Wednesday, July 09, 2008

Isn't MORE Recycling the Whole Point?

Yes, ladies and gentlemen, it's a crime to recycle in some major U.S. cities. Or it soon will be. With the market prices for recycled goods actually reaching a level that makes recycling profitable, bands of entrepreneurs have rushed onto the scene to make a buck by "stealing" recyclable materials from trash cans. A few major cities are cracking down on these trash thieves, in a bid to ensure that recycling remains a government monopoly.
"California lawmakers are also considering legislation that would make large-scale, anonymous recycling more difficult by forcing scrap and paper recyclers to require picture identification for anyone bringing in more than $50 worth of cans, bottles or newspapers and to pay such individuals with checks rather than cash."
So, let me get this straight...state and city governments supposedly want people to recycle, right? Most people believe that recycling is a good thing, which is not untrue. The problem with recycling to date has been that it wasn't profitable, so the only way it could be sustained was if it was subsidized by taxes. Now, suddenly it's profitable to recycle, so more people are doing it. You would think this is a good thing, right?

Well, the government obviously doesn't think so, and neither do their monopoly contract holders. Why not? You might think that a waste collection company could care less, and may even be thrilled that private individuals are doing a portion of their work for them. After all, refuse theft means less they have to pick up and less they have to dump into a landfill. It would save space, time, and money. So why would they condemn the practice and lobby for laws prohibiting it? Because it threatens their monopoly on recycling...plain and simple. If private recycling becomes a profitable enterprise, the subsidized government bureaucracy loses its raison d'etre, since its only reason to exist is to provide a service that supposedly couldn't or wouldn't be provided by a free market.

Now, I certainly am not one to advocate theft, and you could make the argument that refuse left by the curb to be picked up by a collection company belongs to either the producer (the resident disposing of the refuse) or the company. And, of course, stealing newspapers out of the rack in order to recycle them would rightly be considered theft...except that we're talking about "free" newspapers.
"The free weekly The East Bay Express, which covers Oakland, Berkeley and other Bay Area cities, hired an ex-police detective to stake out thieves and began retrofitting curbside newspaper racks to make them theft-resistant because thousands of fresh copies go missing some weeks.

"We don't want to be spending all our energy printing papers that people take directly to the recyclers," said Hal Brody, the paper's president.

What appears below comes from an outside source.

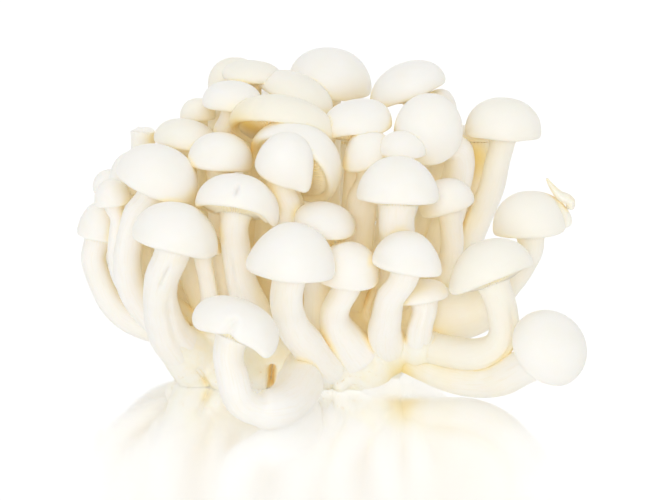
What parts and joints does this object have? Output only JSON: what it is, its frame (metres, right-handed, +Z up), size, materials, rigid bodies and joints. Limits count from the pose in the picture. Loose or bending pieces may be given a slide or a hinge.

Mike Costello, vice president of circulation at the free San Francisco daily, The Examiner, has taken to doing stakeouts of his own." (emphasis added)
These newspapers are probably free because they're paid for by advertisers, so the argument could definitely be made that the recyclers are stealing from the advertisers themselves. However, the fact that they're being stolen specifically for recycling would seem to indicate that they're more valuable as recycled material than as actual newspapers, which should probably inspire the advertisers to rethink that particular marketing choice.

But why should a homeowner care who takes possession of his or her trash once they place it next to the curb for pick-up?
"Every Wednesday night, Bruce Johnson dutifully puts his garbage and recycling on the curb for pickup, and every week he fumes as small trucks idle in front of his home and strangers dig through his bins stealing trash they aim to turn into treasure."
In most cases, residents don't pay for their trash pick-up directly. Rather, it's paid for via taxes or homeowners' dues. The same is often true of recycling (although in some rural areas homeowners must actually pay to have recyclables picked up separately). One would think that if someone was willing to pick up a portion of a homeowners' garbage for free it would spur competition among waste collection companies for contracts. This is, of course, precisely what the government monopolists don't want.

So here we are, at a point where one can actually turn an honest profit while "saving the planet", but rather than embracing the benefits that this newfound profitably would bring in a free market, bureaucracy is fighting it tooth and nail, as it threatens its very existence. Surely we all see the irony herein. Government wants you to recycle, but only so long as you use government to do it. All else is verboten. Honestly, were I a homeowner who witnessed my garbage being ransacked for recyclables I would probably feel more inclined to sort the recyclable items into a separate container to speed up the process of undermining the government monopoly on recycling, thereby doing my part to save the planet by encouraging the free recycling market to flourish.